In a November interview with African Business, Kash Pandya, CEO of London-listed owner and operator Helios Towers, expressed an interest in doing business in Ethiopia, but conceded that the opportunity may not arise until the second half of 2021.
Pandya says that a conducive regulatory environment will need to be offered by Ethiopia to international mobile network operators before “we go there and invest hard dollars,” and mobile tower licences will need to be made available.
However, Ethiopia’s plans to double mobile towers to roughly 14,000, requiring an additional investment of $1.1bn as it builds out a fibre-optic network and creates high-speed connectivity, are eventually likely to require substantial input from foreign firms. Chinese telecoms equipment suppliers are already making their move in anticipation – Huawei, a major supplier to the Ethiopian government, has an office in Addis Ababa.
“The Chinese actors understand exactly the development needed, the huge work to be done, and they see a lot of business coming up,” says Demissie.

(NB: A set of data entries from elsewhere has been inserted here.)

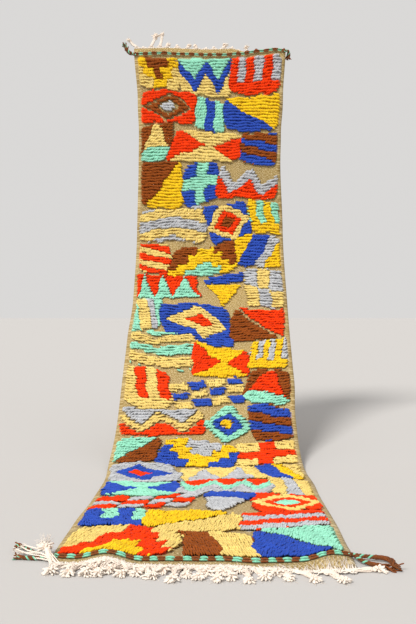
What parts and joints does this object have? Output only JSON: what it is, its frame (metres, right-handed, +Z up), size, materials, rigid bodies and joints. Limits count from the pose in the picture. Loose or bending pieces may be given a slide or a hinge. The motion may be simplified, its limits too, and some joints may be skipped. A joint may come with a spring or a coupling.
{
  "type": "beni ourain runner",
  "caption": "Long hand-knotted wool runner with raised geometric motifs, twined end cords and plaited fringe; it hangs from its top edge and bends onto the floor.",
  "frame": {"origin": "on the floor, under the middle of the stretch that lies flat", "axes": "+Z up; +Y back along the runner, from the end that lies on the floor to the end that hangs; +X to the right across its width"},
  "size_m": [0.8868, 1.8723, 1.9022],
  "materials": {
    "pile_wool": "matte wool pile on a flat weave",
    "cord_wool": "matte twined wool",
    "warp_yarn": "matte plaited yarn"
  },
  "bodies": {
    "root": {"runner": "pile_wool", "end_cord_front": "cord_wool", "end_cord_top": "cord_wool", "fringe_front": "warp_yarn", "fringe_top": "warp_yarn", "tassel_front_left": "cord_wool", "tassel_front_right": "cord_wool", "tassel_top_left": "cord_wool", "tassel_top_right": "cord_wool"}
  },
  "joints": []
}
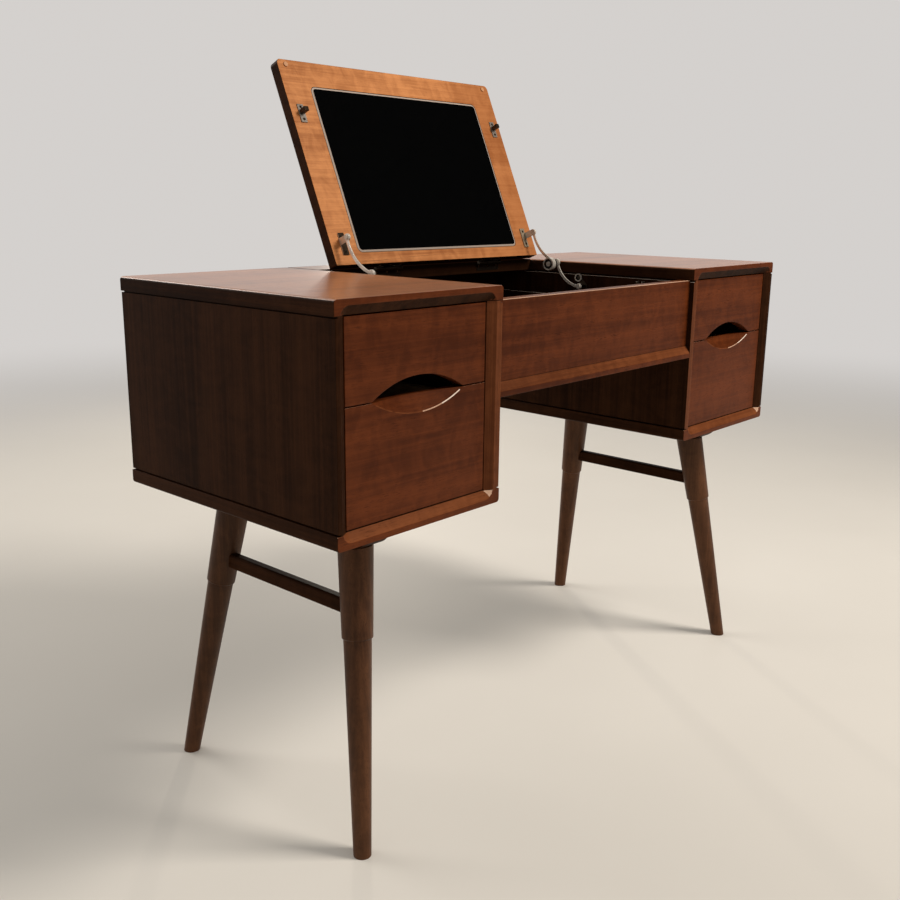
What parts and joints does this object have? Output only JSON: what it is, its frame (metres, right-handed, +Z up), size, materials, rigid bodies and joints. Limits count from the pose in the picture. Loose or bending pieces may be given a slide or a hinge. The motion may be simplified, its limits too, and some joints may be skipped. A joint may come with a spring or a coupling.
{
  "type": "flip top vanity table",
  "caption": "Dressing table with drawer pedestals on splayed legs, a shallow well between them and a flip-up mirror lid held by folding stays.",
  "frame": {"origin": "on the floor, in the middle of the footprint with the lid open", "axes": "+X to the right seen from the front, +Y to the back, +Z up; the drawers open towards -Y"},
  "size_m": [1.11, 0.4836, 1.0692],
  "materials": {
    "dark_walnut": "satin lacquered dark walnut veneer",
    "red_walnut": "satin lacquered reddish walnut veneer, grain along X",
    "leg_walnut": "satin lacquered solid wood stained dark walnut",
    "lid_walnut": "satin lacquered walnut veneer, warmer underneath",
    "birch": "sealed plywood",
    "runner_wood": "waxed hardwood",
    "mirror": "silvered glass with a ground edge",
    "nickel": "nickel-plated steel, lightly worn",
    "zinc_steel": "zinc-plated steel",
    "rubber": "matt black rubber"
  },
  "bodies": {
    "carcass": {"left_top_board": "dark_walnut", "left_bottom_board": "dark_walnut", "left_outer_side": "dark_walnut", "left_inner_side": "dark_walnut", "left_back_panel": "dark_walnut", "right_top_board": "dark_walnut", "right_bottom_board": "dark_walnut", "right_outer_side": "dark_walnut", "right_inner_side": "dark_walnut", "right_back_panel": "dark_walnut", "left_drawer_runners": "runner_wood", "right_drawer_runners": "runner_wood", "well_front_panel": "red_walnut", "well_bottom_board": "dark_walnut", "well_back_panel": "dark_walnut", "well_side_ledges": "dark_walnut", "rear_top_strip": "dark_walnut", "left_leg_rail": "leg_walnut", "right_leg_rail": "leg_walnut", "front_left_leg": "leg_walnut", "front_right_leg": "leg_walnut", "rear_left_leg": "leg_walnut", "rear_right_leg": "leg_walnut", "left_stretcher": "leg_walnut", "right_stretcher": "leg_walnut", "leg_bolts": "zinc_steel", "catch_strikes": "nickel", "hinge_case_leaves": "nickel", "stay_case_brackets": "nickel"},
    "lid": {"lid_board": "lid_walnut", "mirror_glass": "mirror", "lid_catches": "nickel", "lid_bumpers": "rubber", "hinge_lid_leaves": "nickel", "stay_lid_brackets": "nickel"},
    "left_stay_upper": {"left_upper_arm": "nickel", "left_elbow_stud": "nickel"},
    "right_stay_upper": {"right_upper_arm": "nickel", "right_stay_damper": "nickel"},
    "left_stay_lower": {"left_lower_arm": "nickel"},
    "right_stay_lower": {"right_lower_arm": "nickel"},
    "upper_left_drawer": {"upper_left_drawer_front": "red_walnut", "upper_left_drawer_sides": "birch", "upper_left_drawer_back": "birch", "upper_left_drawer_bottom": "birch"},
    "upper_right_drawer": {"upper_right_drawer_front": "red_walnut", "upper_right_drawer_sides": "birch", "upper_right_drawer_back": "birch", "upper_right_drawer_bottom": "birch"},
    "lower_left_drawer": {"lower_left_drawer_front": "red_walnut", "lower_left_drawer_sides": "birch", "lower_left_drawer_back": "birch", "lower_left_drawer_bottom": "birch"},
    "lower_right_drawer": {"lower_right_drawer_front": "red_walnut", "lower_right_drawer_sides": "birch", "lower_right_drawer_back": "birch", "lower_right_drawer_bottom": "birch"}
  },
  "joints": [
    {"name": "lid_hinge", "type": "hinge", "parent": "carcass", "child": "lid", "pos_m": [0, 0.105, 0.7486], "axis": [1, 0, 0], "range_deg": [0, 113.4]},
    {"name": "left_stay_foot", "type": "hinge", "parent": "carcass", "child": "left_stay_lower", "pos_m": [-0.235, -0.018, 0.707], "axis": [1, 0, 0], "range_deg": [-99, 0]},
    {"name": "left_stay_top", "type": "hinge", "parent": "lid", "child": "left_stay_upper", "pos_m": [-0.235, 0.08781, 0.80104], "axis": [1, 0, 0], "range_deg": [-106, 0]},
    {"name": "right_stay_foot", "type": "hinge", "parent": "carcass", "child": "right_stay_lower", "pos_m": [0.235, -0.018, 0.707], "axis": [1, 0, 0], "range_deg": [-99, 0]},
    {"name": "right_stay_top", "type": "hinge", "parent": "lid", "child": "right_stay_upper", "pos_m": [0.235, 0.08781, 0.80104], "axis": [1, 0, 0], "range_deg": [-106, 0]},
    {"name": "upper_left_drawer_slide", "type": "slide", "parent": "carcass", "child": "upper_left_drawer", "axis": [0, -1, 0], "range_m": [0, 0.28]},
    {"name": "upper_right_drawer_slide", "type": "slide", "parent": "carcass", "child": "upper_right_drawer", "axis": [0, -1, 0], "range_m": [0, 0.28]},
    {"name": "lower_left_drawer_slide", "type": "slide", "parent": "carcass", "child": "lower_left_drawer", "axis": [0, -1, 0], "range_m": [0, 0.28]},
    {"name": "lower_right_drawer_slide", "type": "slide", "parent": "carcass", "child": "lower_right_drawer", "axis": [0, -1, 0], "range_m": [0, 0.28]}
  ],
  "couplings": [
    {"joint": "left_stay_foot", "follows": "lid_hinge", "ratio": -0.86393},
    {"joint": "left_stay_top", "follows": "lid_hinge", "ratio": -0.92168},
    {"joint": "right_stay_foot", "follows": "lid_hinge", "ratio": -0.86393},
    {"joint": "right_stay_top", "follows": "lid_hinge", "ratio": -0.92168}
  ]
}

In another major restriction on potential earnings, new entrants also won’t be able to offer mobile banking services – a substantial revenue driver for major African telcos. Ethiopian law stipulates that only “locally owned nonfinancial institutions” are allowed to operate mobile money transfer systems in the country.
There are signs that Ethiopia is taking small steps towards financial liberalisation. Kenya’s Equity Bank and KCB have been allowed to set up offices in the country, there are plans to launch a domestic stock exchange, and the private sector is being encouraged to invest in fintech companies.
Telcos willing to play the long game may eventually be able to offer mobile money services, but there are no guarantees. Still, the huge opportunity offered by the opening of a new market of over 112m means that would-be bidders are unlikely to be deterred and may gamble on their ability to influence the future shape of the market.
“Whoever is entering that space will have a field day, great market penetration and they will dictate how the nascent Ethiopian market will develop in the next decades,” says Demissie.